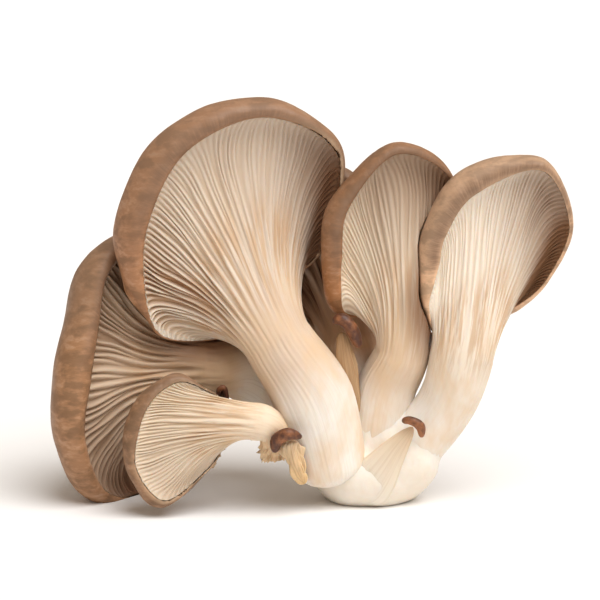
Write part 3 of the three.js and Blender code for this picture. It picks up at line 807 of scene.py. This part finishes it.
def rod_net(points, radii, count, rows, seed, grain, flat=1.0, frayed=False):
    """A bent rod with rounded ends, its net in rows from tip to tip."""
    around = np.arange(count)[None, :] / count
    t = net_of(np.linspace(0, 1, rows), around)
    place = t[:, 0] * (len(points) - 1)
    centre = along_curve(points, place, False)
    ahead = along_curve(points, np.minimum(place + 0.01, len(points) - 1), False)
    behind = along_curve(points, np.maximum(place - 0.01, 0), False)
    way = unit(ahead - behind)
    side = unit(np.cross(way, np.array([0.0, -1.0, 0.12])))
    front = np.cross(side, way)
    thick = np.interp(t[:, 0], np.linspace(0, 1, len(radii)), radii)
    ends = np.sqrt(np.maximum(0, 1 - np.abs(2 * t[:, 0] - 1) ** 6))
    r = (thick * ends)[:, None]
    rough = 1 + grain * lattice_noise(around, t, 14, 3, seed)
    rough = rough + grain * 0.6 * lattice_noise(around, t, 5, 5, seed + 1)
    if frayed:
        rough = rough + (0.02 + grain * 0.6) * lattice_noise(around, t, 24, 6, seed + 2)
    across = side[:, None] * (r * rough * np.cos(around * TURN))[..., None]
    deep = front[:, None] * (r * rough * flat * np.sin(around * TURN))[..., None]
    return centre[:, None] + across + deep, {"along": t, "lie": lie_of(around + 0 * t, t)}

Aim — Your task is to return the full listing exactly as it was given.

Answer for this exercise —
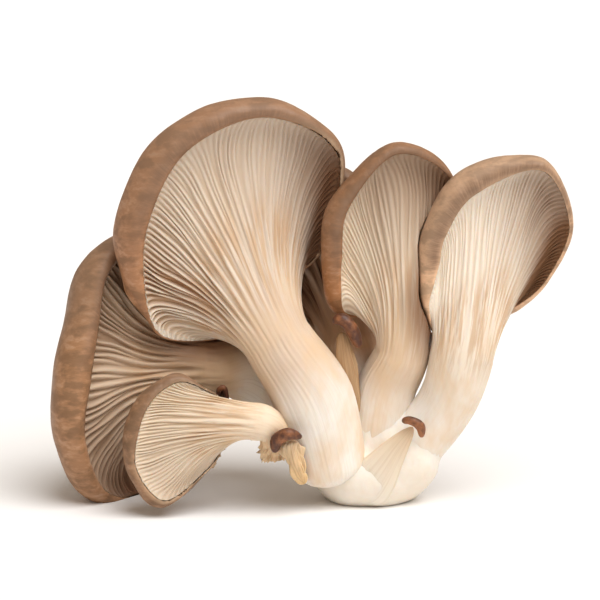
Write part 3 of the three.js and Blender code for this picture. It picks up at line 807 of scene.py. This part finishes it.
def rod_net(points, radii, count, rows, seed, grain, flat=1.0, frayed=False):
    """A bent rod with rounded ends, its net in rows from tip to tip."""
    around = np.arange(count)[None, :] / count
    t = net_of(np.linspace(0, 1, rows), around)
    place = t[:, 0] * (len(points) - 1)
    centre = along_curve(points, place, False)
    ahead = along_curve(points, np.minimum(place + 0.01, len(points) - 1), False)
    behind = along_curve(points, np.maximum(place - 0.01, 0), False)
    way = unit(ahead - behind)
    side = unit(np.cross(way, np.array([0.0, -1.0, 0.12])))
    front = np.cross(side, way)
    thick = np.interp(t[:, 0], np.linspace(0, 1, len(radii)), radii)
    ends = np.sqrt(np.maximum(0, 1 - np.abs(2 * t[:, 0] - 1) ** 6))
    r = (thick * ends)[:, None]
    rough = 1 + grain * lattice_noise(around, t, 14, 3, seed)
    rough = rough + grain * 0.6 * lattice_noise(around, t, 5, 5, seed + 1)
    if frayed:
        rough = rough + (0.02 + grain * 0.6) * lattice_noise(around, t, 24, 6, seed + 2)
    across = side[:, None] * (r * rough * np.cos(around * TURN))[..., None]
    deep = front[:, None] * (r * rough * flat * np.sin(around * TURN))[..., None]
    return centre[:, None] + across + deep, {"along": t, "lie": lie_of(around + 0 * t, t)}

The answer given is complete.